Please print exactly the lines running from the one that contains "in imported if" to the end of the data, with both lines included.

------ RECORDED INFORMATION ------

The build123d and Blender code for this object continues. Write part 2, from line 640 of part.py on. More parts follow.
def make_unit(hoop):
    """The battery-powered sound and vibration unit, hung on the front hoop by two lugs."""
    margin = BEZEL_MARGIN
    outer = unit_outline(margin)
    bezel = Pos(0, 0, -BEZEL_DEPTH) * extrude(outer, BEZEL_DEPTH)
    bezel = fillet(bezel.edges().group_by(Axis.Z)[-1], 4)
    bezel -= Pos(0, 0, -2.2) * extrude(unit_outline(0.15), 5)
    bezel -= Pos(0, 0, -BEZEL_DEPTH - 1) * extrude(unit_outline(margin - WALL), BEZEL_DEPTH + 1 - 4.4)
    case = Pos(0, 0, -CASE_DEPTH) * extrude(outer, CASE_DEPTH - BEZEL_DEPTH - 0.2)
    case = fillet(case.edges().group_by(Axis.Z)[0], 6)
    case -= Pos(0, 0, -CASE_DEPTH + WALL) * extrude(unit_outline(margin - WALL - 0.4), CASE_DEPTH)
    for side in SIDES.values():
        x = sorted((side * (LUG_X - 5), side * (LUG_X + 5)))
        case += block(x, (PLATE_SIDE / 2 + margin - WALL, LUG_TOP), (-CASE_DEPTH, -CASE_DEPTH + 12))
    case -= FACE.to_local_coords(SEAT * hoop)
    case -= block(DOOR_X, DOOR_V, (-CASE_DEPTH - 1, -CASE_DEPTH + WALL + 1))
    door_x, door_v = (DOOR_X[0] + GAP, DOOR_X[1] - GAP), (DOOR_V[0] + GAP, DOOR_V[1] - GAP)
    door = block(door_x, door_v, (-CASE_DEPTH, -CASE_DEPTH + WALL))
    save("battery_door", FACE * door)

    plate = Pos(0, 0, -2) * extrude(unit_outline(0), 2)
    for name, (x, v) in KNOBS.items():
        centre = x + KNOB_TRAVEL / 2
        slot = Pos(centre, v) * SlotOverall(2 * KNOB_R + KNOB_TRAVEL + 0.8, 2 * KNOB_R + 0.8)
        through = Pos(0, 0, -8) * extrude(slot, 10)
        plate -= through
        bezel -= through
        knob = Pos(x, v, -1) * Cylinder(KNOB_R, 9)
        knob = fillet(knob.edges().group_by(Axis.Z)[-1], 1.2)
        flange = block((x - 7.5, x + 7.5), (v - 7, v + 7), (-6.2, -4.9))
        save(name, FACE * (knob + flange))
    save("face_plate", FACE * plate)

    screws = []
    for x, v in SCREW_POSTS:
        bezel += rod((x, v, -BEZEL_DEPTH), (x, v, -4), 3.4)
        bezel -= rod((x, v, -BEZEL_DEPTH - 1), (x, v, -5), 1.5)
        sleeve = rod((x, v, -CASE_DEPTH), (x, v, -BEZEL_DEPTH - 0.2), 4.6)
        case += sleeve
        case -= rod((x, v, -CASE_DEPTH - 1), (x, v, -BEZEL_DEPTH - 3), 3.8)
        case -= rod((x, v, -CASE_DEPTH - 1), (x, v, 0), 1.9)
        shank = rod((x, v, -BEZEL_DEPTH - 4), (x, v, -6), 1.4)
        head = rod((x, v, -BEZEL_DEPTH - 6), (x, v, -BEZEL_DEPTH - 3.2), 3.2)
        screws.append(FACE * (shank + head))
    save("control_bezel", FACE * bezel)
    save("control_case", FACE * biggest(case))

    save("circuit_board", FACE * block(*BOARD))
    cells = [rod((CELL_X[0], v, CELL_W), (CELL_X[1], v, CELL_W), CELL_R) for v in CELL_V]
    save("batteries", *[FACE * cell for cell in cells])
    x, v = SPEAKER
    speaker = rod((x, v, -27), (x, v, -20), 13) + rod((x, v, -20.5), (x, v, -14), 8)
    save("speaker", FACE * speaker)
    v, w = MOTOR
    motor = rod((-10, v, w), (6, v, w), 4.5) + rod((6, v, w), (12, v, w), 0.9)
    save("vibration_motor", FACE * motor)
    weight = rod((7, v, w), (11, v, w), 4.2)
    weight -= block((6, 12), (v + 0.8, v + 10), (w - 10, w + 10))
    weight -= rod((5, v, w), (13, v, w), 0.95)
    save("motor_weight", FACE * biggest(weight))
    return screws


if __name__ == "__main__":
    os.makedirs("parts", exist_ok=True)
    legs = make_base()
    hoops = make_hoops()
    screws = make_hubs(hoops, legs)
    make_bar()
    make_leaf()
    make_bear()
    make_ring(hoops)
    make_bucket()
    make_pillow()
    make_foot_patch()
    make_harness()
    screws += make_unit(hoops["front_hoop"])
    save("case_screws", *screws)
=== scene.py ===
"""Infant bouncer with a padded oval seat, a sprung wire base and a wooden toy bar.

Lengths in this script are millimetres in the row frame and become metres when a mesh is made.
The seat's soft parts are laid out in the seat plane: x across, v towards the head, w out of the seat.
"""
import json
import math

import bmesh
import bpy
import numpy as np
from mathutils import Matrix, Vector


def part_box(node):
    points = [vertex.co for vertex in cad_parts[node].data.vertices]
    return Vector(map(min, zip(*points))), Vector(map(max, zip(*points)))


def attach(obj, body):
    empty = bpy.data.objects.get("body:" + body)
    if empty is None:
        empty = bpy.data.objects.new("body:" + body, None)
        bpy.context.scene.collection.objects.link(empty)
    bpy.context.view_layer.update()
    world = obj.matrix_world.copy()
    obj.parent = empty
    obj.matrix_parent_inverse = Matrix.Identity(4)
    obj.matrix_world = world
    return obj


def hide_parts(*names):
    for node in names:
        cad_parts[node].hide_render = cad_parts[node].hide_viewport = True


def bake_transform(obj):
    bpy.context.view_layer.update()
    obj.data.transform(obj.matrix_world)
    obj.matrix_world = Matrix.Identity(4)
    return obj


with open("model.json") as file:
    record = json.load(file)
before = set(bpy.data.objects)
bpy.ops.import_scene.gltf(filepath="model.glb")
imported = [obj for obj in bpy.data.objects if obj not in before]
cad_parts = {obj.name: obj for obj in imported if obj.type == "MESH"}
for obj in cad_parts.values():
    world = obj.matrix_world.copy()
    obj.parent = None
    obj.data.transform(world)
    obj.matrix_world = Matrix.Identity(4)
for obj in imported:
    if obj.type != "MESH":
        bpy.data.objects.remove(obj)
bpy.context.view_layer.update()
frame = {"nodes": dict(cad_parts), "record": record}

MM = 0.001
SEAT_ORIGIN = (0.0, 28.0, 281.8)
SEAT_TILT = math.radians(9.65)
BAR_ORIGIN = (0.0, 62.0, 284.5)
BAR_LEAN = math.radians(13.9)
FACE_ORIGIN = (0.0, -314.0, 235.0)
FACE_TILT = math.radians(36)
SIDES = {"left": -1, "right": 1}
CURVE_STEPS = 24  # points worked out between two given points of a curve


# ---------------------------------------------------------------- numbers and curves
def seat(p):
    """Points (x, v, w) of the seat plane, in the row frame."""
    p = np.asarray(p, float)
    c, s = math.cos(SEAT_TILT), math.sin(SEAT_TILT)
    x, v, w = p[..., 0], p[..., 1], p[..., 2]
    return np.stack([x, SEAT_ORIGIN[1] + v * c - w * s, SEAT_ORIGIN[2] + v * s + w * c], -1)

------

THE RESPONSE —
cad_parts = {obj.name: obj for obj in imported if obj.type == "MESH"}
for obj in cad_parts.values():
    world = obj.matrix_world.copy()
    obj.parent = None
    obj.data.transform(world)
    obj.matrix_world = Matrix.Identity(4)
for obj in imported:
    if obj.type != "MESH":
        bpy.data.objects.remove(obj)
bpy.context.view_layer.update()
frame = {"nodes": dict(cad_parts), "record": record}

MM = 0.001
SEAT_ORIGIN = (0.0, 28.0, 281.8)
SEAT_TILT = math.radians(9.65)
BAR_ORIGIN = (0.0, 62.0, 284.5)
BAR_LEAN = math.radians(13.9)
FACE_ORIGIN = (0.0, -314.0, 235.0)
FACE_TILT = math.radians(36)
SIDES = {"left": -1, "right": 1}
CURVE_STEPS = 24  # points worked out between two given points of a curve


# ---------------------------------------------------------------- numbers and curves
def seat(p):
    """Points (x, v, w) of the seat plane, in the row frame."""
    p = np.asarray(p, float)
    c, s = math.cos(SEAT_TILT), math.sin(SEAT_TILT)
    x, v, w = p[..., 0], p[..., 1], p[..., 2]
    return np.stack([x, SEAT_ORIGIN[1] + v * c - w * s, SEAT_ORIGIN[2] + v * s + w * c], -1)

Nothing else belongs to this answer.